Sentada en una silla de madera al lateral derecho del escenario, la figura de Natalia Lafourcade contrastaba con la enormidad de la sala, y también con la cola de su vestido negro. La cantante mexicana entró escoltada por la imagen de la chamana mazateca María Sabina, cuya voz sonaba de fondo con un mensaje que parecía hecho a medida de la estrella de la noche. Lafourcade parece haber tomado como norma una frase como “Vuélvete cada día más lista haciendo caso a tu intuición, mirando el mundo con el ojito de tu frente” y lo demostró en su show en el Movistar Arena, con tres horas de un espectáculo que le dio carácter multitudinario al intimismo.
En su primer show en Buenos Aires en cinco años, Natalia Lafourcade buscó la manera de encontrar cómo su presente dialoga con su pasado. Así como en su show en el Gran Rex en 2018 priorizó su búsqueda en el regionalismo crítico, en esta ocasión la artista decidió dedicar la primera hora de show a su último álbum, De todas las flores, publicado en 2022, y cuyas once canciones sonaron en el mismo orden que en el disco. Sin más recursos que voz y guitarra, el comienzo de “Vine solita” hizo crecer el clima de a poco, un arrullo existencialista que le abrió el paso al bolero que da nombre al disco y “Pasan los días”, una balada en cámara lenta que redobló su pulso sin preavisos.
Después del minimalismo extremo de “Llévame, viento” y el soul emprolijado de “El lugar correcto", “Pajarito Colibrí” fue una celebración de la libertad como bandera, tanto en la música como en la vida. Sin mediar explicaciones, “María, la curandera” conmemoró vida y obra de María Sabina, con la canción convertida en un acto chamánico, un gesto intenso que contrastó con la sutileza de “Caminar bonito” y los aires caribeños de “Mi manera de querer” y “Canta la arena”. Para el cierre del bloque, Lafourcade trajo tranquilidad a quizás el mayor temor humano con “Muerte” (“Le doy gracias a la muerte por enseñarme a vivir, por invitarme a salir a descifrar bien mi suerte”).

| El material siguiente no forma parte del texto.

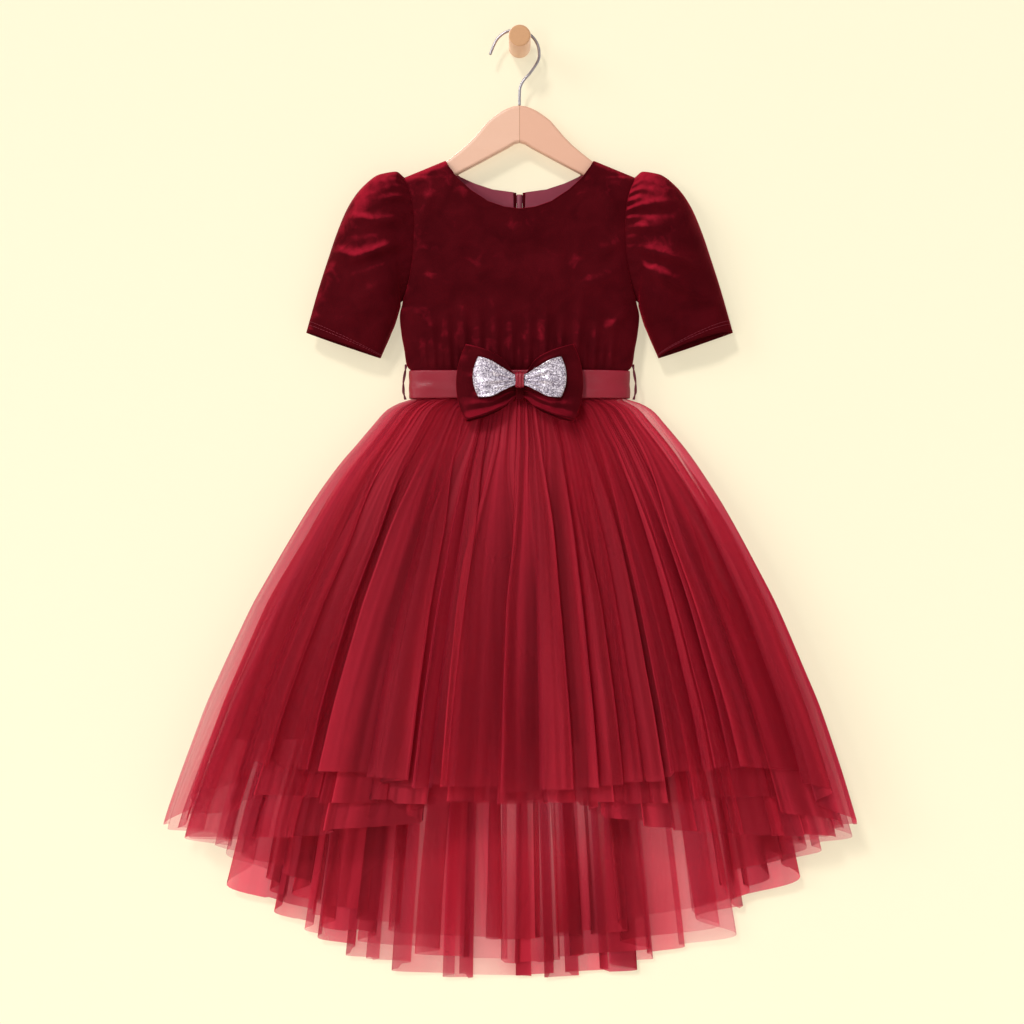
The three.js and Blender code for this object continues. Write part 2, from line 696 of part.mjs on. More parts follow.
const sliderTop = -169.5;
const sliderLength = 9;
const sliderWidth = 8.4;
const sliderThickness = 1.8;
const sliderBack = -4.6; // face of the slider next to the coil
const sliderFace = sliderBack + sliderThickness;
const bridgeWidth = 1.6;
const bridgeWall = 0.8;
const bridgeRise = 1.9; // clear height under the bridge
const bridgeLength = 5.6;
const bridgeShift = 0.8; // the bridge stands a little above the slider's middle
const pullBar = 1;
const pullPivot = { y: sliderFace + bridgeRise / 2, z: sliderTop - sliderLength / 2 + bridgeShift };
{
  const middleZ = sliderTop - sliderLength / 2;
  const bridgeTop = sliderFace + bridgeRise;
  let slider = toSolid(
    block(sliderWidth, sliderThickness, sliderLength, [0, sliderBack + sliderThickness / 2, middleZ]),
  );
  for (const end of [-1, 1]) {
    const legZ = pullPivot.z + (end * (bridgeLength - bridgeWall)) / 2;
    const leg = block(bridgeWidth, bridgeRise + bridgeWall, bridgeWall, [0, pullPivot.y, legZ]);
    slider = slider.add(toSolid(leg));
  }
  const bar = block(bridgeWidth, bridgeWall, bridgeLength, [0, bridgeTop + bridgeWall / 2, pullPivot.z]);
  slider = slider.add(toSolid(bar));
  addPiece("zip_slider", fromSolid(slider), "steel");
}

const pullWidth = 6.4;
const pullLength = 24;
const pullArm = 4.2; // from the pivot bar to the solid part of the tab
const pullArmWidth = 1.1;
{
  const frame = new THREE.Shape();
  const half = pullWidth / 2;
  frame.moveTo(-half, pullBar / 2);
  frame.lineTo(-half, -pullLength + half);
  frame.absarc(0, -pullLength + half, half, Math.PI, 2 * Math.PI, false);
  frame.lineTo(half, pullBar / 2);
  frame.closePath();
  const slot = new THREE.Path();
  const slotHalf = half - pullArmWidth;
  slot.moveTo(-slotHalf, -pullBar / 2);
  slot.lineTo(-slotHalf, -pullArm);
  slot.lineTo(slotHalf, -pullArm);
  slot.lineTo(slotHalf, -pullBar / 2);
  slot.closePath();
  frame.holes.push(slot);
  const tab = new THREE.ExtrudeGeometry(frame, {
    depth: pullBar,
    curveSegments: 10,
    bevelEnabled: false,
  });
  tab.translate(0, 0, -pullBar / 2);
  tab.rotateX(Math.PI / 2);
  tab.translate(0, pullPivot.y, pullPivot.z);
  addPiece("zip_pull", tab, "steel");
}

// Hanger: the upper edge of one arm from the middle out, then its end and its straight underside
const hangerEdge = [
  { x: 0, z: -70.9 },
  { x: 13.5, z: -73.9 },
  { x: 24.4, z: -80 },
  { x: 35.4, z: -88.3 },
  { x: 42.3, z: -96.5 },
  { x: 50.6, z: -106.2 },
  { x: 60.1, z: -115.8 },
  { x: 69.7, z: -123.9 },
  { x: 79.3, z: -131.5 },
  { x: 86, z: -136.5 },
  { x: 100, z: -142.6 },
  { x: 113, z: -148.2 },
  { x: 117.5, z: -153 },
  { x: 117, z: -164 },
  { x: 112, z: -168.5 },
  { x: 72.4, z: -150 },
  { x: 14, z: -119 },
];
const hangerApex = -112.3;
{
  const outline = [
    ...hangerEdge.map((p) => new THREE.Vector2(p.x, p.z)),
    new THREE.Vector2(0, hangerApex),
    ...[...hangerEdge].slice(1).reverse().map((p) => new THREE.Vector2(-p.x, p.z)),
  ];
  const wood = new THREE.ExtrudeGeometry(new THREE.Shape(outline), {
    depth: hangerThickness - 2 * hangerBevel,
    bevelEnabled: true,
    bevelThickness: hangerBevel,
    bevelSize: hangerBevel,
    bevelOffset: -hangerBevel,
    bevelSegments: 1,
  });
  wood.translate(0, 0, -hangerThickness / 2 + hangerBevel);
  wood.rotateX(Math.PI / 2);
  wood.translate(0, hangerMiddle, 0);
  addPiece("hanger_wood", wood, "wood");
}

// Hook: a round crook over the peg that runs down in a gentle curve to the hanger
const crook = { x: -4.2, z: -11.2, radius: 26.5, from: 160, to: -20, step: 20 };
const crookTip = { out: 2.2, down: 0.5 }; // how far the open end flares
const stem = [
  { x: 12.2, z: -33.2 },
  { x: 4.6, z: -42 },
  { x: 0.8, z: -50 },
  { x: 0, z: -60 },
  { x: 0, z: -70.5 },
];
const wireSteps = 30;
{
  const points = [];
  const crookPoint = (degrees) => {
    const angle = (degrees * Math.PI) / 180;
    return new THREE.Vector3(
      crook.x + crook.radius * Math.cos(angle),
      hangerMiddle,
      crook.z + crook.radius * Math.sin(angle),
    );
  };
  const tipX = crook.x - crook.radius - crookTip.out;
  points.push(new THREE.Vector3(tipX, hangerMiddle, crook.z - crookTip.down));
  for (let degrees = crook.from; degrees >= crook.to; degrees -= crook.step) {
    points.push(crookPoint(degrees));
  }
  points.push(...stem.map((p) => new THREE.Vector3(p.x, hangerMiddle, p.z)));
  const path = new THREE.CatmullRomCurve3(points);
  const wire = new THREE.Shape().absarc(0, 0, wireRadius, 0, 2 * Math.PI, false);
  addPiece(
    "hanger_hook",
    new THREE.ExtrudeGeometry(wire, { steps: wireSteps, curveSegments: 4, extrudePath: path }),
    "steel",
  );
}

// Wall peg: a round wooden dowel with a chamfered end, its back face on the wall
{
  const profile = [
    new THREE.Vector2(0, 0),
    new THREE.Vector2(pegRadius, 0),
    new THREE.Vector2(pegRadius, pegLength - pegChamfer),
    new THREE.Vector2(pegRadius - pegChamfer, pegLength),
    new THREE.Vector2(0, pegLength),
  ];
  const peg = new THREE.LatheGeometry(profile, pegSides);
  peg.rotateX(Math.PI);
  addPiece("wall_peg", peg, "wood");
}

export default dress;
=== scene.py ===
# Toddler party dress on a wooden hanger and a wall peg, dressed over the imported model
import math
import random
import bmesh
import bpy
import numpy as np
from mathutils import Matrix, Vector


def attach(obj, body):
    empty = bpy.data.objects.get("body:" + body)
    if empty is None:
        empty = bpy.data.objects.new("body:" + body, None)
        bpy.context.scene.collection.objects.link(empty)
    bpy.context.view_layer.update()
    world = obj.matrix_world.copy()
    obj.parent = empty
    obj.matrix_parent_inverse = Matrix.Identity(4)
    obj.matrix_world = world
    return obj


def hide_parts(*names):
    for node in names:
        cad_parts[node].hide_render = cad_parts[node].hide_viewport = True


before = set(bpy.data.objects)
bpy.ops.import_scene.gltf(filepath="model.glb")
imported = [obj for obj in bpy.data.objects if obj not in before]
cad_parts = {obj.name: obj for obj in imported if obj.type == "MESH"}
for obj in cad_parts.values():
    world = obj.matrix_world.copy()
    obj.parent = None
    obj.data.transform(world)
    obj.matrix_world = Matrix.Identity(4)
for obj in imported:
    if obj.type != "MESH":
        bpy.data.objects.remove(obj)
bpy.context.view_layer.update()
mm = 0.001
seamGap = 0.3

# Camera: it looks straight at the wall from the height of the skirt's upper part
cameraSetup = {"place": (-0.0085, -2.2, -0.530), "lens": 67.82, "sensor": 36}
cameraData = bpy.data.cameras.new("dressCamera")
cameraData.lens = cameraSetup["lens"]
cameraData.sensor_width = cameraSetup["sensor"]
camera = bpy.data.objects.new("dressCamera", cameraData)
camera.location = cameraSetup["place"]
camera.rotation_euler = (math.radians(90), 0, 0)
bpy.context.scene.collection.objects.link(camera)
bpy.context.scene.camera = camera


# Tables: the first column is the key, and a smooth curve runs through the rows
def smoothTable(rows, column):
    ordered = sorted(rows)
    keys = np.array([row[0] for row in ordered], float)
    values = np.array([row[column] for row in ordered], float)
    gaps = np.diff(keys)
    rise = np.diff(values) / gaps
    slopes = np.zeros(len(keys))
    slopes[0] = rise[0]
    slopes[-1] = rise[-1]
    product = rise[:-1] * rise[1:]
    total = rise[:-1] + rise[1:]
    steady = product > 0
    slopes[1:-1] = np.where(steady, 2 * product / np.where(steady, total, 1), 0)

    def readAt(key):
        inside = np.clip(key, keys[0], keys[-1])
        i = np.clip(np.searchsorted(keys, inside) - 1, 0, len(gaps) - 1)
        t = (inside - keys[i]) / gaps[i]
        startPart = values[i] * (1 + 2 * t) * (1 - t) ** 2 + slopes[i] * gaps[i] * t * (1 - t) ** 2
        endPart = values[i + 1] * t * t * (3 - 2 * t) + slopes[i + 1] * gaps[i] * t * t * (t - 1)
        return startPart + endPart

    return readAt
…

Después de un pasaje instrumental a cargo de su banda y cambio de vestuario mediante, el segundo bloque puso el foco en la música de raíz, que comenzó con la ranchera “Cien años”, de Pedro Infante y en el bolero triste de “Tonada de luna llena”, del venezolano Simón Díaz. Tras recurrir a la tradicional “La llorona”, Natalia Lafourcade recibió a su primera invitada: Adriana Varela. Codo a codo en una mesa ubicada en el extremo izquierdo del escenario, ambas interpretaron “Alfonsina y el mar” y “Volver”, acompañadas por el bandoneón de Gabriel Merlino, y en un contraste amplio de voces: de un lado la fragilidad, del otro el vendaval.

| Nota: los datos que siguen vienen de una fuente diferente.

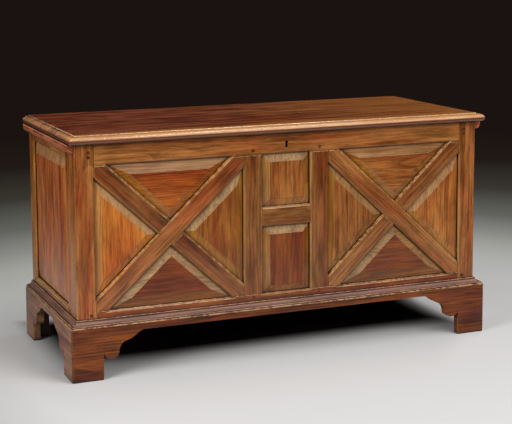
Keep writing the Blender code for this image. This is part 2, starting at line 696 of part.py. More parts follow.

El mar de teléfonos celulares que acompañó “Soledad y el mar” fue la reivindicación del talento nato de Lafourcade como bolerista, como también lo dejó en claro “Para qué sufrir”, la canción a la que invitó a Mateo Sujatovich, separadas entre sí por “Lo que construimos”. y si de ir al origen se trata, “Hasta la raíz” hizo el balance entre nombre y contenido, una canción en la que la cantante va al origen, al punto cero de la música de su país, algo que estuvo aún más presente en el son jarocho de “Mi tierra veracruzana”, la canción con la que pintó su aldea para pintar el mundo.

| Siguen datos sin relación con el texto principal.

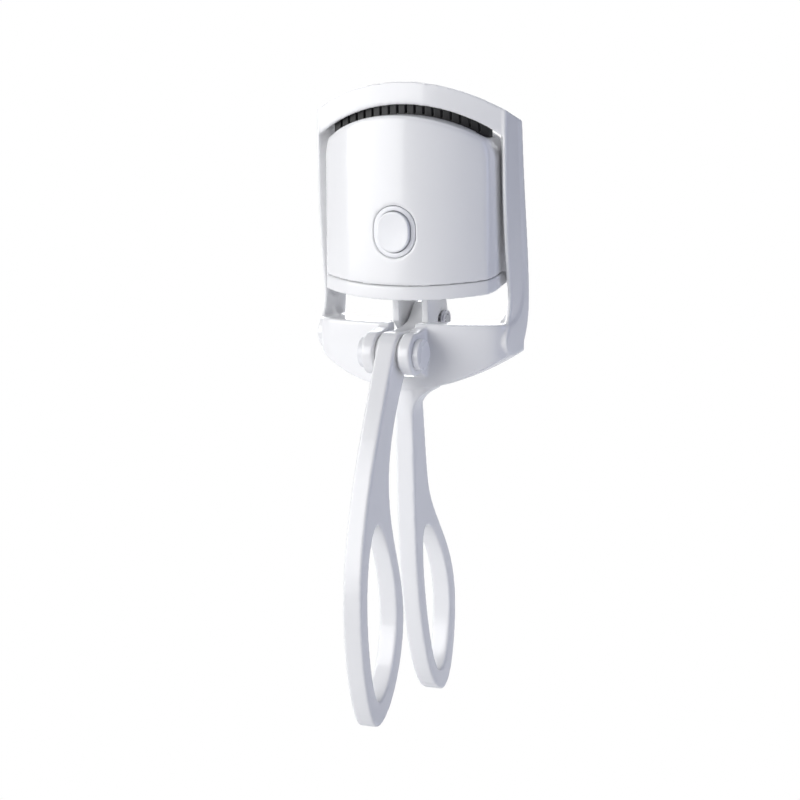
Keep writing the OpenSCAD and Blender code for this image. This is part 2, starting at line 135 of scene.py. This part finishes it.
def vary_colour(mat, shader, fac, colours):
    """Colour that follows fac from the first colour to the second."""
    tree = mat.node_tree
    ramp = tree.nodes.new("ShaderNodeValToRGB")
    for stop, place, colour in zip(ramp.color_ramp.elements, RAMP_STOPS, colours):
        stop.position = place
        stop.color = (*colour, 1.0)
    tree.links.new(fac, ramp.inputs["Fac"])
    tree.links.new(ramp.outputs["Color"], shader.inputs["Base Color"])


def add_bump(mat, shader, fac, strength, height):
    """Fine relief that follows fac."""
    tree = mat.node_tree
    bump = tree.nodes.new("ShaderNodeBump")
    bump.inputs["Strength"].default_value = strength
    bump.inputs["Distance"].default_value = height
    tree.links.new(fac, bump.inputs["Height"])
    tree.links.new(bump.outputs["Normal"], shader.inputs["Normal"])


def moulded_plastic(name, colour, roughness, grain, coat=0.0, bump=0.04):
    """Moulded plastic: broad changes of polish and a fine surface grain."""
    mat, shader = new_material(name, colour, sum(roughness) / 2, coat=coat)
    vary_roughness(mat, shader, add_noise(mat, POLISH_SCALE), roughness)
    add_bump(mat, shader, add_noise(mat, grain, detail=2.0), bump, GRAIN_HEIGHT)
    return mat


def drawn_metal(name, colour, roughness):
    """Metal with fine drawn streaks."""
    mat, shader = new_material(name, colour, sum(roughness) / 2, metallic=1.0)
    streaks = add_streaks(mat)
    vary_roughness(mat, shader, streaks, roughness)
    add_bump(mat, shader, streaks, STREAK_BUMP, STREAK_HEIGHT)
    return mat


def speckled(name, colours, roughness, grain):
    """A matte piece whose colour changes slightly from grain to grain."""
    mat, shader = new_material(name, colours[0], roughness)
    fac = add_noise(mat, grain, detail=4.0)
    vary_colour(mat, shader, fac, colours)
    add_bump(mat, shader, fac, SPECKLE_BUMP, SPECKLE_HEIGHT)
    return mat


# Each look belongs to the material slot of the same name.
PLASTICS = {
    # the white outer pieces
    "white_gloss": dict(colour=(0.87, 0.872, 0.88), roughness=(0.2, 0.27), grain=2500.0, coat=0.35),
    "pin_plastic": dict(colour=(0.84, 0.845, 0.865), roughness=(0.22, 0.3), grain=3000.0, coat=0.25),
    "button_plastic": dict(colour=(0.88, 0.885, 0.9), roughness=(0.2, 0.28), grain=3000.0, coat=0.3),
    "ring_plastic": dict(colour=(0.82, 0.825, 0.85), roughness=(0.18, 0.26), grain=3000.0, coat=0.4),
    # the clamp
    "black_comb": dict(colour=(0.012, 0.012, 0.013), roughness=(0.5, 0.62), grain=5000.0, bump=0.12),
    "pad_silicone": dict(colour=(0.7, 0.7, 0.73), roughness=(0.5, 0.62), grain=5000.0, bump=0.15),
    # the joints
    "washer_plastic": dict(colour=(0.8, 0.8, 0.81), roughness=(0.4, 0.5), grain=4000.0),
    "clip_plastic": dict(colour=(0.66, 0.66, 0.7), roughness=(0.3, 0.42), grain=4000.0),
    # inside the body
    "film_amber": dict(colour=(0.55, 0.26, 0.05), roughness=(0.2, 0.32), grain=2500.0),
    "bead_epoxy": dict(colour=(0.08, 0.16, 0.12), roughness=(0.25, 0.35), grain=3000.0),
    "cell_wrap": dict(colour=(0.3, 0.42, 0.58), roughness=(0.22, 0.34), grain=700.0, bump=0.1),
    "switch_black": dict(colour=(0.06, 0.06, 0.065), roughness=(0.4, 0.5), grain=4000.0),
    "led_lens": dict(colour=(0.85, 0.8, 0.55), roughness=(0.1, 0.18), grain=2000.0, coat=0.3),
}
METALS = {
    "bright_steel": dict(colour=(0.72, 0.73, 0.75), roughness=(0.2, 0.34)),
    "heater_metal": dict(colour=(0.78, 0.6, 0.34), roughness=(0.3, 0.45)),
}
SPECKLED = {
    "carrier_plastic": dict(colours=((0.62, 0.6, 0.54), (0.68, 0.66, 0.6)), roughness=0.6, grain=1500.0),
    "mica_sheet": dict(colours=((0.5, 0.5, 0.53), (0.66, 0.66, 0.68)), roughness=0.5, grain=900.0),
    "board_green": dict(colours=((0.03, 0.2, 0.09), (0.04, 0.24, 0.11)), roughness=0.4, grain=1200.0),
}


def make_materials():
    """One material for each slot of the record."""
    kinds = ((moulded_plastic, PLASTICS), (drawn_metal, METALS), (speckled, SPECKLED))
    return {slot: make(slot, **look) for make, looks in kinds for slot, look in looks.items()}


# ---- shapes ----
WELD_DISTANCE = 0.002 * MM
RELAX_FACTOR = 0.5
ZONE_PASSES = 50


def bake(piece):
    """Applies the piece's modifiers to its mesh."""
    graph = bpy.context.evaluated_depsgraph_get()
    final = bpy.data.meshes.new_from_object(piece.evaluated_get(graph))
    piece.modifiers.clear()
    piece.vertex_groups.clear()
    piece.data = final
    for face in final.polygons:
        face.use_smooth = True


def add_relaxing(piece, passes):
    """Smoothing that rounds the edges a little more with each pass."""
    relax = piece.modifiers.new("relax", "SMOOTH")
    relax.factor = RELAX_FACTOR
    relax.iterations = passes
    return relax


def relax_zone(piece, inside):
    """Extra relaxing where inside(point) says, for edges with a broader rounding."""
    group = piece.vertex_groups.new(name="zone")
    group.add([vertex.index for vertex in piece.data.vertices if inside(vertex.co)], 1.0, "REPLACE")
    add_relaxing(piece, ZONE_PASSES).vertex_group = group.name
    bake(piece)


def welded_mesh(source):
    """A copy of the source's mesh whose doubled vertices are joined."""
    mesh = source.data.copy()
    shape = bmesh.new()
    shape.from_mesh(mesh)
    bmesh.ops.remove_doubles(shape, verts=shape.verts, dist=WELD_DISTANCE)
    shape.to_mesh(mesh)
    shape.free()
    return mesh


def rounded_copy(node, voxel, passes):
    """The node's own shape remeshed and relaxed, so that every moulded edge is softly rounded."""
    source = frame["nodes"][node]
    piece = bpy.data.objects.new(node + "_moulded", welded_mesh(source))
    piece.matrix_world = source.matrix_world.copy()
    bpy.context.scene.collection.objects.link(piece)
    remesh = piece.modifiers.new("remesh", "REMESH")
    remesh.mode = "VOXEL"
    remesh.voxel_size = voxel
    remesh.use_smooth_shade = True
    add_relaxing(piece, passes)
    bake(piece)
    return piece


def soften_housing(piece):
    """The body's front corners and top rim are rounded more broadly than its other edges."""
    low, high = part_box("housing_front")
    corner_width = 4.5 * MM
    corner_depth = 9.0 * MM
    seam_margin = 4.5 * MM
    rim_height = 3.2 * MM
    rim_depth = 4.8 * MM
    arch_radius = 30.9 * MM
    front_radius = 60.0 * MM

    def corners(point):
        beside = abs(point.x) > high[0] - corner_width
        return beside and point.y < low[1] + corner_depth and point.z > low[2] + seam_margin

    def top_rim(point):
        arch = high[2] - point.x ** 2 / (2 * arch_radius)
        front = low[1] + point.x ** 2 / (2 * front_radius)
        return point.z > arch - rim_height and point.y < front + rim_depth

    relax_zone(piece, corners)
    relax_zone(piece, top_rim)


def dress(piece, node, materials):
    """Gives a piece its node's body and the material made for its node's slot."""
    piece.data.materials.clear()
    piece.data.materials.append(materials[SLOT_OF[node]])
    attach(piece, BODY_OF[node])


# The moulded nodes, with the voxel in mm and the relaxing passes that round their edges.
ROUNDED = {
    "frame": (0.24, 9),
    "front_handle": (0.24, 9),
    "housing_front": (0.24, 8),
    "housing_back": (0.2, 4),
    "base_cap": (0.18, 6),
    "hinge_pin": (0.14, 6),
    "hinge_cap": (0.14, 6),
    "power_button": (0.12, 6),
    "button_ring": (0.1, 4),
    "comb": (0.08, 4),
    "clamp_pad": (0.14, 3),
    "link_pin": (0.1, 4),
    "link_clips": (0.08, 3),
}


def make_rounded(materials):
    """Every moulded node is replaced by its rounded copy."""
    for node, (voxel, passes) in ROUNDED.items():
        piece = rounded_copy(node, voxel * MM, passes)
        if node == "housing_front":
            soften_housing(piece)
        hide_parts(node)
        dress(piece, node, materials)


def paint_cad_nodes(materials):
    """The nodes that are shown as the CAD has them take their own slot's material."""
    for node, obj in frame["nodes"].items():
        if node in ROUNDED:
            continue
        obj.data.materials.clear()
        obj.data.materials.append(materials[SLOT_OF[node]])


# ---- stage ----
FLOOR_SIZE = 6.0
FLOOR_GAP = 2 * MM
FLOOR_COLOUR = (0.9, 0.9, 0.91)
FLOOR_NOISE_SCALE = 12.0
FLOOR_ROUGHNESS = (0.75, 0.85)
WORLD_COLOUR = (0.88, 0.9, 1.0, 1.0)
WORLD_STRENGTH = 0.17
WHITE = (1.0, 1.0, 1.0, 1.0)


def split_for_camera(tree, lit, shown, output):
    """Light meets the lit shader, and the camera sees the shown one."""
    path = tree.nodes.new("ShaderNodeLightPath")
    mix = tree.nodes.new("ShaderNodeMixShader")
    tree.links.new(path.outputs["Is Camera Ray"], mix.inputs["Fac"])
    tree.links.new(lit, mix.inputs[1])
    tree.links.new(shown, mix.inputs[2])
    tree.links.new(mix.outputs["Shader"], tree.nodes[output].inputs["Surface"])


def make_floor():
    """A pale floor that bounces light, plain white to the camera."""
    bpy.ops.mesh.primitive_plane_add(size=FLOOR_SIZE, location=(0, 0, cad_box[0][2] - FLOOR_GAP))
    floor = bpy.context.object
    floor.name = "floor"
    mat, shader = new_material("floor_paint", FLOOR_COLOUR, sum(FLOOR_ROUGHNESS) / 2)
    shader.inputs["Specular IOR Level"].default_value = 0.0
    vary_roughness(mat, shader, add_noise(mat, FLOOR_NOISE_SCALE), FLOOR_ROUGHNESS)
    glow = mat.node_tree.nodes.new("ShaderNodeEmission")
    split_for_camera(mat.node_tree, shader.outputs["BSDF"], glow.outputs["Emission"], "Material Output")
    floor.data.materials.append(mat)


def make_world():
    """Soft bluish light all round, and a plain white ground for the camera."""
    world = bpy.data.worlds.new("studio")
    world.use_nodes = True
    tree = world.node_tree
    seen = tree.nodes["Background"]
    seen.inputs["Color"].default_value = WHITE
    seen.inputs["Strength"].default_value = 1.0
    around = tree.nodes.new("ShaderNodeBackground")
    around.inputs["Color"].default_value = WORLD_COLOUR
    around.inputs["Strength"].default_value = WORLD_STRENGTH
    split_for_camera(tree, around.outputs["Background"], seen.outputs["Background"], "World Output")
    bpy.context.scene.world = world


def area_light(name, place, size, watts, colour):
    """A rectangular light that faces the middle of the object."""
    middle = Vector((0.0, 0.0, 40.0 * MM))
    data = bpy.data.lights.new(name, "AREA")
    data.shape = "RECTANGLE"
    data.size, data.size_y = size
    data.energy = watts
    data.color = colour
    lamp = bpy.data.objects.new(name, data)
    lamp.location = place
    lamp.rotation_euler = (middle - Vector(place)).to_track_quat("-Z", "Y").to_euler()
    bpy.context.scene.collection.objects.link(lamp)


def make_lights():
    """A broad key at the front left, a cool fill at the right, and soft lights above and behind."""
    area_light("key", place=(-0.6, -0.65, 0.13), size=(0.9, 0.9), watts=10.1, colour=(1.0, 0.998, 0.995))
    area_light("fill", place=(0.75, -0.06, 0.1), size=(0.3, 0.8), watts=1.8, colour=(0.66, 0.72, 1.0))
    area_light("top", place=(-0.05, 0.15, 0.8), size=(0.6, 0.5), watts=1.4, colour=(0.98, 0.99, 1.0))
    area_light("back", place=(-0.5, 0.75, 0.3), size=(0.7, 0.6), watts=6.0, colour=(0.97, 0.98, 1.0))


def make_camera():
    """Camera at the product picture's angle: front right, a little above."""
    azimuth = math.radians(24.5)
    elevation = math.radians(8.5)
    roll = math.radians(-0.46)
    distance = 0.509
    target = Vector((-5.7, 0.0, 38.3)) * MM
    forward = -Vector((
        math.sin(azimuth) * math.cos(elevation),
        -math.cos(azimuth) * math.cos(elevation),
        math.sin(elevation),
    ))
    level = Vector((math.cos(azimuth), math.sin(azimuth), 0.0))
    upright = level.cross(forward)
    right = level * math.cos(roll) + upright * math.sin(roll)
    up = upright * math.cos(roll) - level * math.sin(roll)
    turn = Matrix((right, up, -forward)).transposed().to_4x4()
    data = bpy.data.cameras.new("camera")
    data.sensor_width = 36.0
    data.lens = 119.2
    data.clip_start = 0.01
    data.clip_end = 20.0
    camera = bpy.data.objects.new("camera", data)
    bpy.context.scene.collection.objects.link(camera)
    camera.matrix_world = Matrix.Translation(target - forward * distance) @ turn
    bpy.context.scene.camera = camera


bpy.context.scene.view_settings.view_transform = "Standard"
MATERIALS = make_materials()
make_rounded(MATERIALS)
paint_cad_nodes(MATERIALS)
make_floor()
make_lights()
make_world()
make_camera()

El guiño cumbiero de “Nunca es suficiente” funcionó de antesala a una extensa versión de “Tú sí sabes quererme”, su celebración del “amor bueno, del que no es tóxico”, lo que podía contar ya como un cierre más que válido. Sin embargo, tras unos escasos minutos de ausencia, Lafourcade regresó al escenario sola, para recibir a Kevin Johansen, y repetir la dinámica de su encuentro en el Gran Rex en 2018. En un aire de complicidad y admiración mutua, interpretaron “Tú ve”, para despedirse en fade out con “La fugitiva”, de Agustín Lara, una figura que parece sobrevolar la obra de Lafourcade como un guía silencioso a quien ella parece escuchar con atención.